Federal Court provides clarification on the PSI rules
The Federal Court recently handed down two
decisions relating to the personal services income
Income is classified as PSI when more than 50% of the income received under a contract is for a taxpayer’s labour, skills or expertise.
The PSI rules are integrity provisions which ensure individuals cannot reduce or defer their income tax by (for example) diverting income for their personal services through companies, partnerships or trusts. If the rules apply, the individual is taxed on the income directly.
The rules do not apply if at least 75% of the individual’s PSI is for producing a result, where the individual supplies all the required 'tools of trade' and is liable for rectifying defects in the work (this is known as the 'results test').
In the first case, the Federal Court confirmed that the taxpayer did not meet the 'results test'.
The taxpayer argued that the 'results test' is still satisfied even if they do not get paid for achieving a result, provided they can show this is the custom or practice of independent contractors in their industry.
The Federal Court rejected this, agreeing with the ATO’s earlier determination to apply the PSI laws to tax the individual’s contract income as his own income, rather than income split through a partnership with his spouse (which also meant certain deductions were not allowable).
The Federal Court also affirmed the imposition of penalties for recklessness.
However, in the second case, the Federal Court allowed the taxpayer’s appeal from an earlier AAT decision, that he had failed the 'unrelated clients test' despite advertising his services on LinkedIn.
The Federal Court found the ATO and AAT had applied an exception for services provided through intermediaries (e.g., recruitment agencies) too broadly, and instead the Court preferred a narrow interpretation of the exception.

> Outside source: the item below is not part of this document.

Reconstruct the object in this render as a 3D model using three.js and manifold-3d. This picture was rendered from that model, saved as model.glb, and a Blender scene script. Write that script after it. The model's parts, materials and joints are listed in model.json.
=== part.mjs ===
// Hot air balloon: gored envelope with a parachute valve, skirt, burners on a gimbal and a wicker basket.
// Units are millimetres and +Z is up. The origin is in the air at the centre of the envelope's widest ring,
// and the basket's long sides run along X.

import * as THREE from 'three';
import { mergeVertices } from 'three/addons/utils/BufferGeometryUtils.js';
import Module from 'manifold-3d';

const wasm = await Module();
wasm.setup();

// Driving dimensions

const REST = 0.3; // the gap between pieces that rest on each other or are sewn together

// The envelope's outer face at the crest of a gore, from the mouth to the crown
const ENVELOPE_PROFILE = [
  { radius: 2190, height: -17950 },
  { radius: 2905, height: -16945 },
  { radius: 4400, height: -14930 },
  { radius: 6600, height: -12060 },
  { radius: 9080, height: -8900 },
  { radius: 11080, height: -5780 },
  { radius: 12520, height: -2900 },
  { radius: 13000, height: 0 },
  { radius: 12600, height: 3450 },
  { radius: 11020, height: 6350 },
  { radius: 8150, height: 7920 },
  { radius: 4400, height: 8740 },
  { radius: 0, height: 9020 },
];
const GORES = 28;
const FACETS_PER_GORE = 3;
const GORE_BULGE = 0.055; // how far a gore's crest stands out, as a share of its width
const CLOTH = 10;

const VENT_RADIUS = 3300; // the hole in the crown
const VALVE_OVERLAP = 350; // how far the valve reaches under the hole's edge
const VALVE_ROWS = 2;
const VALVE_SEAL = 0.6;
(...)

This matter has now been referred back to the AAT to be reconsidered, and the ATO has said it will consider this decision and whether an appeal is appropriate.
Deductions for a company or trust home-based business
The ATO has reminded taxpayers that, if they run
their home-based business as a company or trust,
their business should have a genuine, marketrate
rental contract (or similar agreement) with
the owner of the property.
The agreement will determine which expenses the business pays for and can claim as a deduction.

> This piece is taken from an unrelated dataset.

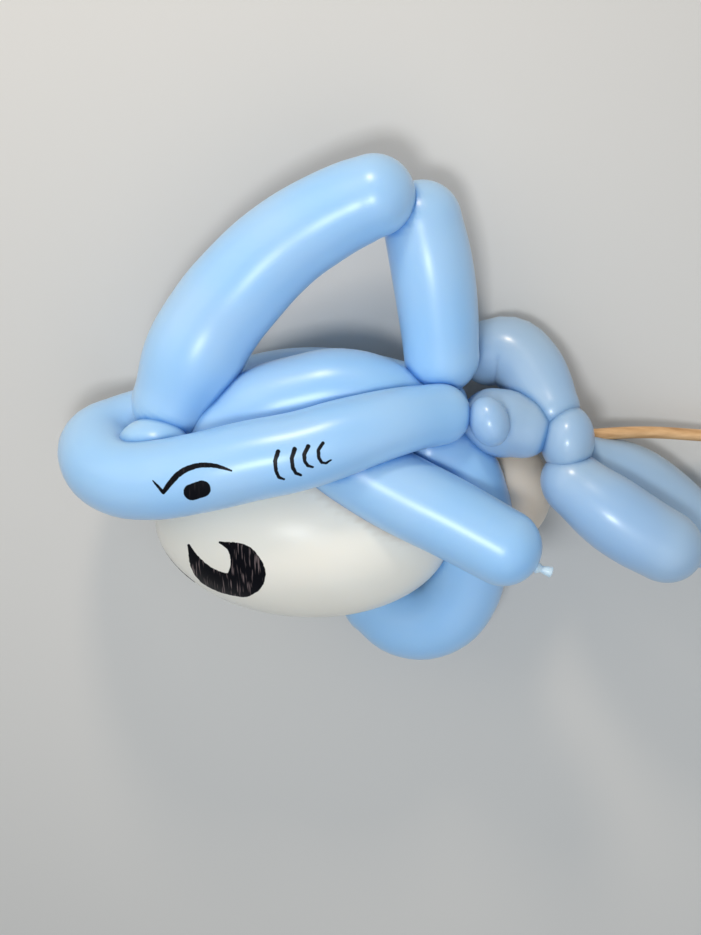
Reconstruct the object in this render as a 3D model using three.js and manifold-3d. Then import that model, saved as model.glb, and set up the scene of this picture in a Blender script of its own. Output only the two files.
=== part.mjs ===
// A balloon shark lying on its far side: a blue balloon for head, fins and nose, a second one for the
// tail, a white one for the belly, and the wooden stick that holds the shark. Millimetres, +Z up, nose
// toward -X, dorsal fin toward +Y. The table is the plane Z = 0.
import * as THREE from 'three';
import { mergeVertices } from 'three/addons/utils/BufferGeometryUtils.js';
import Module from 'manifold-3d';

const SHARK_LENGTH = 444;      // nose to tail tip, the stick left out
const STICK_DIAMETER = 8;
const STICK_RING_STEP = 40;    // distance between the stick's rings
const STICK_REACH = 110;       // how far the stick runs past the tail tip
const KNOT_DIAMETER = 9;
const CONTACT_GAP = 0.3;       // clearance between two pieces that press on each other
const SIDES = 16;              // facets round a bubble
const RING_STEP = 20;          // distance between a bubble's rings
const CAP_RINGS = 3;           // rings in a bubble's rounded end
const CREASE_TOLERANCE = 0.08; // slivers thinner than this are melted where bubbles meet

// The pose is given for this length, and every bubble keeps its share of it.
const POSE_LENGTH = 444;
const share = SHARK_LENGTH / POSE_LENGTH;

const wasm = await Module();
wasm.setup();

function toSolid(geometry) {
  const bare = geometry.clone();
  bare.deleteAttribute('normal');
  bare.deleteAttribute('uv');
  const merged = mergeVertices(bare, 1e-4);
  const corners = [];
  for (let i = 0; i < merged.index.count; i += 3) {
    const a = merged.index.getX(i);
    const b = merged.index.getX(i + 1);
    const c = merged.index.getX(i + 2);
    if (a !== b && b !== c && c !== a) corners.push(a, b, c);
  }
  return new wasm.Manifold(new wasm.Mesh({
    numProp: 3,
    vertProperties: new Float32Array(merged.attributes.position.array),
    triVerts: new Uint32Array(corners),
  }));
}

function toGeometry(solid) {
  const mesh = solid.getMesh();
  const geometry = new THREE.BufferGeometry();
  geometry.setAttribute('position', new THREE.BufferAttribute(new Float32Array(mesh.vertProperties), 3));
  geometry.setIndex(new THREE.BufferAttribute(new Uint32Array(mesh.triVerts), 1));
  geometry.computeVertexNormals();
  return geometry;
}

function joined(solids) {
  return solids.reduce((whole, next) => whole.add(next));
}

// A closed tube along a curve: a lathe turned straight, then laid along the path. Its radius follows
// the radii given at the path's points, and both ends are half ellipsoids that reach past the path.
function tube(points, radii, caps = [1, 1], sides = SIDES, step = RING_STEP) {
  const curve = new THREE.CatmullRomCurve3(points, false, 'centripetal');
  const length = curve.getLength();
  const steps = Math.max(1, Math.round(length / step));
  const frames = curve.computeFrenetFrames(steps, false);
  const last = points.length - 1;
  const radiusAt = (u) => {
    const at = curve.getUtoTmapping(u) * last;
    const from = Math.min(last - 1, Math.floor(at));
    const blend = THREE.MathUtils.smoothstep(at - from, 0, 1);
    return THREE.MathUtils.lerp(radii[from], radii[from + 1], blend);
  };
  const stations = [];
  for (let i = 0; i <= CAP_RINGS; i++) {
    const angle = (i / (CAP_RINGS + 1)) * Math.PI / 2;
    const reach = radii[0] * caps[0] * Math.cos(angle);
    stations.push({ ring: 0, beyond: -reach, radius: radii[0] * Math.sin(angle) });
  }
  for (let i = 0; i <= steps; i++) stations.push({ ring: i, beyond: 0, radius: radiusAt(i / steps) });
  for (let i = CAP_RINGS; i >= 0; i--) {
    const angle = (i / (CAP_RINGS + 1)) * Math.PI / 2;
    const reach = radii[last] * caps[1] * Math.cos(angle);
    stations.push({ ring: steps, beyond: reach, radius: radii[last] * Math.sin(angle) });
  }
  const profile = stations.map((s, i) => new THREE.Vector2(s.radius, i));
  const geometry = new THREE.LatheGeometry(profile, sides);
  const position = geometry.attributes.position;
  for (let i = 0; i < position.count; i++) {
    const station = stations[i % stations.length];
    const place = curve.getPointAt(station.ring / steps);
    place.addScaledVector(frames.tangents[station.ring], station.beyond);
    place.addScaledVector(frames.binormals[station.ring], position.getX(i));
    place.addScaledVector(frames.normals[station.ring], position.getZ(i));
    position.setXYZ(i, place.x, place.y, place.z);
  }
  return toSolid(geometry);
}

const posed = ([x, y, z]) => new THREE.Vector3(x, y, z).multiplyScalar(share);

// grow is the clearance that a neighbour is given when it is cut back from this bubble.
function bubble(form, grow) {
  const radii = form.radii.map((radius) => radius * share + grow);
  return tube(form.path.map(posed), radii, form.caps);
}

function ellipsoid(form, grow) {
  const half = form.half.map((size) => size * share + grow);
  const geometry = new THREE.SphereGeometry(1, form.sides, form.sides / 2);
  geometry.rotateZ(Math.PI / 2);
  geometry.scale(...half);
  const turn = new THREE.Quaternion().setFromUnitVectors(
    new THREE.Vector3(1, 0, 0),
    new THREE.Vector3(...form.axis).normalize(),
  );
  geometry.applyQuaternion(turn);
  geometry.translate(...posed(form.centre).toArray());
  return toSolid(geometry);
}

// The blue head balloon, from its knot on.
const pectoralFin = {
  path: [[-82, -11, 90], [-66, -19, 95], [-34, -35, 101], [-2, -49, 107], [31.5, -64.7, 114]],
  radii: [24, 25.5, 26, 25.5, 24.5],
};
const noseRing = {
  path: [
    [-10, 12, 84], [-34, 12, 100], [-65, 6, 113], [-95, -2, 121], [-125, -8, 125], [-156, -16, 126],
    [-189, -24, 120], [-213, -26, 108], [-229, -22, 88], [-232, -18, 68], [-221, -16, 52.5],
    [-201, -12, 39.5], [-172, -4, 29.5], [-139, 5, 23.5], [-105, 12, 25], [-71, 14, 33], [-37, 13, 47],
    [-12, 10, 60],
  ],
  radii: [19.5, 21, 23.5, 24.5, 25, 25, 25, 25, 25, 25, 25, 25, 25, 25, 25, 24, 22, 20],
};
const backBubble = {
  path: [[-147, 2, 80], [-126, 12, 79], [-99, 20, 77], [-71, 24, 74], [-44, 19, 73], [-28, 12, 72]],
  radii: [20, 25, 26, 26, 23, 18],
  caps: [1.4, 1],
};
const noseBubble = { centre: [-190, -8, 101], half: [23, 18, 18], axis: [1, 0, 0], sides: 12 };
const dorsalFront = {
  path: [
    [-181, 14, 77], [-169, 41, 74], [-154, 67, 71], [-138, 87, 71], [-112, 113, 70], [-86, 131, 71],
    [-63, 143, 72], [-53, 147, 73],
  ],
  radii: [26.5, 31.5, 31.5, 31, 29.5, 28, 26.5, 25.5],
};
const dorsalRear = {
  path: [[-24, 129, 54], [-18, 104, 57], [-13, 73, 58], [-10, 43, 59]],
  radii: [25, 26, 25.5, 24],
};
const lowerFin = {
  path: [
    [-16, -17, 68], [2, -27, 65], [11, -52, 61], [14, -77, 55], [11, -100, 51], [7, -123, 49],
    [-9, -144, 48], [-32, -149, 43], [-52, -140, 34],
  ],
  radii: [20, 22, 25, 25.5, 25.5, 26, 26.5, 26, 24],
};
const knot = { start: [50.3, -76.6, 115.2], end: [61.3, -80, 115.4] };

// The blue tail balloon.
const neckBubble = {
  centre: [20.9, 8.5, 86],
  half: [16.2, 12.3, 13.5],
  axis: [-0.35, 0.901, -0.258],
  sides: 12,
};
const bodyBubble = { path: [[24, 0, 60], [34, -1.5, 59], [43, -3.5, 58.5]], radii: [22, 22, 20] };
const jointBubble = { centre: [72, -10.7, 59.7], half: [17.5, 22.5, 22.5], axis: [1, 0, 0], sides: 16 };
const upperLobe = {
  path: [[22, 36, 21], [33, 37, 22.5], [44, 31, 28], [55, 18, 39], [62, 7, 50]],
  radii: [22, 23.5, 23, 21, 18],
};
const lowerLobeNear = {
  path: [[79, -39, 70], [97, -51, 77], [116, -63, 81], [135, -73, 83]],
  radii: [21, 24, 24.5, 23.5],
  caps: [1.2, 1.1],
};
const lowerLobeFar = {
  path: [[89, -36, 35], [113, -45, 30], [138, -62, 29], [163, -82, 35]],
  radii: [20, 23, 24, 22],
  caps: [1.2, 1.2],
};

// The white belly balloon: the jaw and belly in one, the small rear bubble and the twist between them.
const belly = { centre: [-99.2, -72.5, 61], half: [99, 62.8, 62.4], axis: [0.996, -0.067, -0.054], sides: 28 };
const rearBubble = { centre: [38, -57.5, 33], half: [33, 27, 27], axis: [0, 0.954, -0.299], sides: 16 };
const bellyTwist = { path: [[-22, -86, 38], [0, -84, 24], [20, -72, 22], [34, -62, 28]], radii: [8, 4, 4, 8] };

function knotSolid(grow) {
  const start = posed(knot.start);
  const end = posed(knot.end);
  const middle = start.clone().lerp(end, 0.5);
  const wide = KNOT_DIAMETER / 2 + grow;
  return tube([start, middle, end], [wide * 0.55, wide * 0.8, wide], [1, 0.6], 10, 5);
}

function headSolid(grow) {
  return joined([
    bubble(pectoralFin, grow),
    bubble(noseRing, grow),
    bubble(backBubble, grow),
    ellipsoid(noseBubble, grow),
    bubble(dorsalFront, grow),
    bubble(dorsalRear, grow),
    bubble(lowerFin, grow),
    knotSolid(grow),
  ]);
}

function tailSolid(grow) {
  return joined([
    ellipsoid(neckBubble, grow),
    bubble(bodyBubble, grow),
    ellipsoid(jointBubble, grow),
    bubble(upperLobe, grow),
    bubble(lowerLobeNear, grow),
    bubble(lowerLobeFar, grow),
  ]);
}

function bellySolid(grow) {
  return joined([ellipsoid(belly, grow), ellipsoid(rearBubble, grow), bubble(bellyTwist, grow)]);
}

// The stick slopes down from the tail joint until its free end rests on the table.
const stickPath = [[70, -17, 36], [122, -15.5, 26], [163, -19, 18.5]];
const stickEndY = -31.5;
const tailTip = lowerLobeFar.path[3][0] * share + lowerLobeFar.radii[3] * share;
function stickSolid(grow) {
  const path = [
    ...stickPath.map(posed),
    new THREE.Vector3(tailTip + STICK_REACH, stickEndY * share, STICK_DIAMETER / 2),
  ];
  return tube(path, path.map(() => STICK_DIAMETER / 2 + grow), [0.35, 0.35], 10, STICK_RING_STEP);
}

// The table: what would sink into it is cut off flat.
const tableGeometry = new THREE.BoxGeometry(4 * SHARK_LENGTH, 4 * SHARK_LENGTH, SHARK_LENGTH);
tableGeometry.translate(0, 0, -SHARK_LENGTH / 2);
const table = toSolid(tableGeometry);

const stick = stickSolid(0).subtract(table);
const head = headSolid(0).subtract(table);
const tail = tailSolid(0).subtract(headSolid(CONTACT_GAP)).subtract(stickSolid(CONTACT_GAP)).subtract(table);
const white = bellySolid(0).subtract(headSolid(CONTACT_GAP)).subtract(tailSolid(CONTACT_GAP)).subtract(table);

const blueLatex = { color: 0x8fc0ee, roughness: 0.3, metalness: 0 };
const whiteLatex = { color: 0xe8e4da, roughness: 0.32, metalness: 0 };
const wood = { color: 0xd9a36b, roughness: 0.6, metalness: 0 };

function part(name, solid, look) {
  const clean = solid.asOriginal().simplify(CREASE_TOLERANCE);
  const mesh = new THREE.Mesh(toGeometry(clean), new THREE.MeshStandardMaterial(look));
  mesh.name = name;
  return mesh;
}

const group = new THREE.Group();
group.add(part('head_balloon', head, blueLatex));
group.add(part('tail_balloon', tail, blueLatex));
group.add(part('belly_balloon', white, whiteLatex));
group.add(part('stick', stick, wood));

const box = new THREE.Box3().setFromObject(group);
const centre = box.getCenter(new THREE.Vector3());
group.position.set(-centre.x, -centre.y, -box.min.z);

export default group;
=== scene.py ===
"""A balloon shark lying on its far side on a pale table, seen from above."""
import math

import bpy
import numpy as np
from mathutils import Matrix, Vector
from mathutils.geometry import interpolate_bezier


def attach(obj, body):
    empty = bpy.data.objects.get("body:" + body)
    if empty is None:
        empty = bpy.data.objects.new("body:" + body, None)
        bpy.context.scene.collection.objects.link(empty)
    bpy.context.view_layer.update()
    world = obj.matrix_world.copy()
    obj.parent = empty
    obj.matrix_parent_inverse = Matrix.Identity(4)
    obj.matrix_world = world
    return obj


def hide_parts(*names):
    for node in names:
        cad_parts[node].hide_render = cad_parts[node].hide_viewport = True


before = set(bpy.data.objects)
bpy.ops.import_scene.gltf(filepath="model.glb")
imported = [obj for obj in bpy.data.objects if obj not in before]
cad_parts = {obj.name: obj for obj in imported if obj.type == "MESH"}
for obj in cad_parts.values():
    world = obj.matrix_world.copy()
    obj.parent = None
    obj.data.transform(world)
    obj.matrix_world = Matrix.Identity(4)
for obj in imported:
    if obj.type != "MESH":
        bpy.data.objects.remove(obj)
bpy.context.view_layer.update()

MM = 0.001
FAR = 1.0   # metres, more than any distance in the model

# Lengths below are in millimetres. The bubbles' places are those of the solids before their middle
# is moved to the origin.
SHIFT = Vector((-20.0, 0.15, 0.0))
RING_STEP = 4.0         # distance between a bubble's rings
SPHERE_RINGS = 25       # rings of the sphere that a long bubble's two ends come from
CORE_STEPS = 20         # balls from a round bubble's middle to either end
CREASE_ANGLE = math.radians(35)
CREASE_SHADE_REACH = 5.0       # how near another bubble has to be for the painted crease shade to show
CREASE_SHADE_FADE = 1.8        # how fast that painted shade fades with the distance

# The side view is the photograph's.
PHOTO_WIDTH, PHOTO_HEIGHT = 701, 935
ORIGIN_PIXEL = (350, 420)       # the pixel of the side view's origin
PIXEL = 0.64                    # the width of a pixel in the plane of that origin
NEAR_ARM_PIXEL = 0.602          # on the near arm of the nose ring, nearer to the camera
JAW_PIXEL = 0.637               # on the near side of the jaw
JAW_EDGE_PIXEL = 0.664          # on the jaw's outline
NEAR_ARM_ASIDE = 38.0           # the arms' ink stays this far from the shark's middle plane
CAMERA_DISTANCE = 1000.0

INK_BLACK = (0.002, 0.002, 0.004, 1)
INK_SKIPPED = (0.17, 0.13, 0.13, 1)     # between the strokes of the pen, where it has skipped
INK_EDGE = 0.25                         # half the width of the ink's soft edge
DARK_GRAIN = (0.50, 0.27, 0.11, 1)
PALE_GRAIN = (0.80, 0.50, 0.25, 1)
TABLE_PAPER = (0.62, 0.61, 0.59, 1)
STUDIO_AIR = (0.86, 0.93, 1.0, 1)


def view_axes():
    """Right, up and outward axes of the side view in the table's frame."""
    out = Vector((0.0716, 0.2999, 0.9513)).normalized()
    right = Vector((0.99718, 0.0, -0.07502)).normalized()
    up = out.cross(right).normalized()
    return right, up, out


RIGHT, UP, OUT = view_axes()
CENTRE = Vector((-67.5, 3.7, 74.1)) + SHIFT     # the side view's origin, near the shark's middle


def spot(point):
    """A place in millimetres on the table, as metres in the model's frame."""
    return (Vector(point) + SHIFT) * MM


def side_spot(across, up, out):
    """A place in millimetres of the side view, as metres in the model's frame."""
    return (CENTRE + RIGHT * across + UP * up + OUT * out) * MM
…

If there isn’t a genuine rental contract, there may be tax implications for the homeowner and the business for providing benefits to any individuals.
If an individual earns PSI, they may not be able to deduct some occupancy expenses.

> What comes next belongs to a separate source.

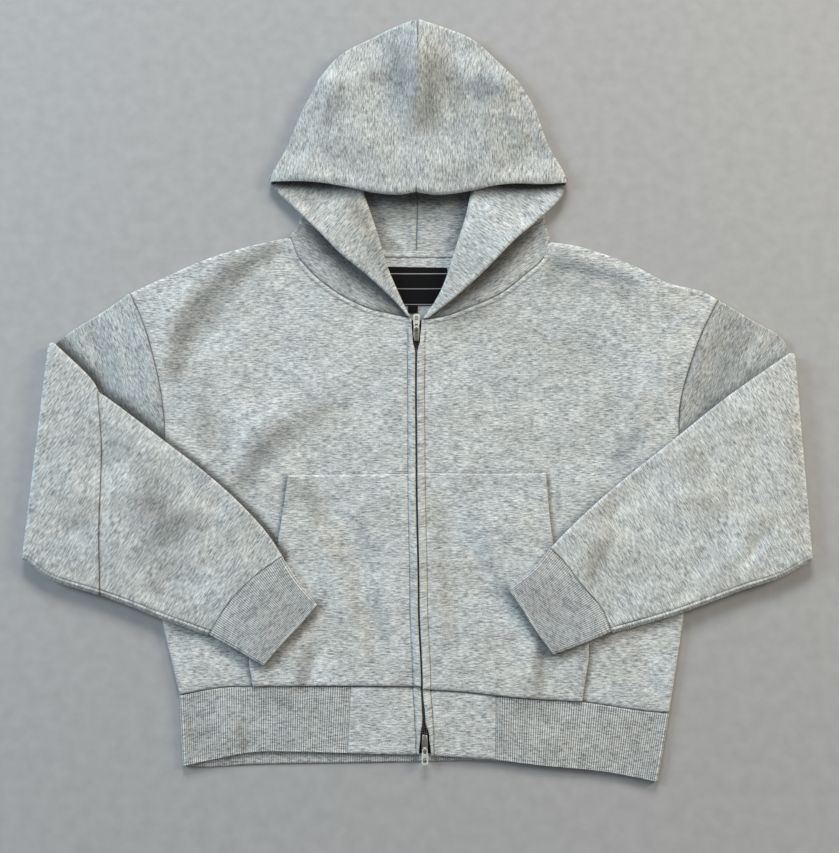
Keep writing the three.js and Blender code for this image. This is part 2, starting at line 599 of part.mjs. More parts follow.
const HOOD = {
  left: {
    side: -1,
    sideEdge: [[-156, 208.8], [-147, 222], [-143, 240], [-158, 266], [-181.5, 281], [-178, 292], [-162, 323], [-146, 366], [-122, 417]],
    arch: [[-1, 498], [-24, 489], [-56, 472], [-96, 449], [-122, 417]],
    crownSide: [[-181.5, 279], [-178, 292], [-162, 323], [-146, 366], [-122, 417]],
    faceEdge: [[-1.2, 262.5], [-22, 259], [-54, 262], [-93, 271], [-140, 278], [-166, 279.5], [-181.5, 279]],
    lapelSide: [[-156, 208.8], [-147, 222], [-143, 240], [-152, 262], [-166, 292]],
    roll: [[-10, 108], [-23, 136], [-36.5, 168.5], [-45, 197], [-55, 230], [-66.5, 265], [-72, 288]],
    lapelEdge: [[-13, 112.5], [-31, 131], [-61, 158.5], [-93, 185], [-124, 218], [-156, 251], [-177.5, 274], [-172, 290]],
  },
  right: {
    side: 1,
    sideEdge: [[162, 203.3], [160, 215], [156, 234], [162, 262], [185, 281], [182, 290], [163, 327], [145, 380], [126, 413]],
    arch: [[2.6, 498], [33, 487], [70, 470], [97, 444], [126, 413]],
    crownSide: [[185, 278], [182, 290], [163, 327], [145, 380], [126, 413]],
    faceEdge: [[-0.8, 262.5], [24, 259], [64, 264], [94, 271], [118, 274], [153, 275], [185, 278]],
    lapelSide: [[162, 203.3], [160, 215], [156, 234], [158, 262], [168, 292]],
    roll: [[9, 105], [28, 136], [42, 172.5], [50.5, 201.5], [60.5, 234], [67, 265], [73, 288]],
    lapelEdge: [[14, 106.5], [47, 132], [83, 164.5], [122, 205.5], [153, 234], [181, 267], [176, 290]],
  },
};
const HOOD_Z = { edge: 12.2, rise: 8.5, ridge: 2.2, roll: 8.0, lapel: 9.0 };
const OVERLAP = 0.12;       // how far the walls of one piece run into each other
const HALF_GAP = 0.22;      // from the hood's middle seam to each half
const NECK_START = 1;       // where the hood's side leaves the shoulder, along the neck seam
const SHOULDER_CLEAR = 1.4; // how much further up it starts there
const HOOD_GAP = 0.45;      // from the neck seam to the hood, along X and along Y
const CENTRE = [[-1, 190], [0.5, 260], [0, 350], [1, 430], [0.8, 498]];
// How far the roll of a lapel has opened along its length, lower again under the crown.
const rollGrow = (v) => smooth(v / 0.45) * (1 - 0.5 * smooth((v - 0.6) / 0.3));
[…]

If the business pays for or reimburses an employee of the business for some of the expenses of running the business from home, the employee can't claim a deduction for those expenses in their individual income tax return.
Also, the business may have to pay FBT if it pays or reimburses the individual for certain expenses as an employee (although exemptions and concessions may apply to reduce the FBT liability), and may need to keep additional records for FBT purposes.
ATO impersonation scam update
Editor: Unbelievably, scammers are still successfully
bilking Australians out of tens of thousands of
dollars, as a recent ATO scam report shows.
According to the July 2019 ATO impersonation
- 6,179 online scam reports were received in the first month of their new online reporting form going live;
- 6,645 phone scam reports were officially recorded, and 465 phishing scam emails were reported to reportemailfraud@ato. gov.au;
- 520 taxpayers provided scammers with their personal identifying information including date of birth, tax file number, driver's licence number and notice of assessment details; and
- $197,057 was reported as being paid to scammers, mostly by iTunes and Google Play.
Using the cents per kilometre method
The ‘cents per kilometre’ method broadly allows
an individual taxpayer to claim up to a maximum
of 5,000 business kilometres per car, per year
without the need to keep any written evidence
(e.g., receipts) of car expenses.
Importantly, taxpayers making a ‘cents per kilometre’ claim are required to demonstrate that they worked out the number of business kilometres they claimed on a reasonable basis
Taxpayers claiming under this method will generally fall into one of two categories, being either those who undertake a regular or irregular pattern of work-related travel.
If a taxpayer has a regular pattern of workrelated travel (e.g., a 60 kilometre round trip to the warehouse to pick up supplies twice a week, 40 weeks in the year), then this type of explanation would generally be sufficient to justify the claim.
However, if the taxpayer has an irregular pattern of work-related travel, then they would need to make a note (e.g., in a diary) of each trip.
Also, remember that, for the 2019 income year, the rate that is applied (up to the 5,000 business kilometre maximum) is 68 cents (up from 66 cents in 2018) per business kilometre travelled.
Measuring the integrity of the ABR
From September, the Australian Business Register
('ABR') will contact a random sample of ABN holders
across all entity types to:
- discuss how they use the ABN, and check their understanding of how ABNs are used;
- find out about their registration experience and ask for suggestions for how they can improve it; and
- if applicable, confirm their entitlement to the ABN (although the ABR will not cancel ABNs unless requested).
The ABR is trying to understand and improve the experience for clients applying for, maintaining and cancelling an ABN, and will use the information to measure ABR data quality.
Please Note: Many of the comments in this publication are general in nature and anyone intending to apply the information to practical circumstances should seek professional advice to independently verify their interpretation and the information’s applicability to their particular circumstances.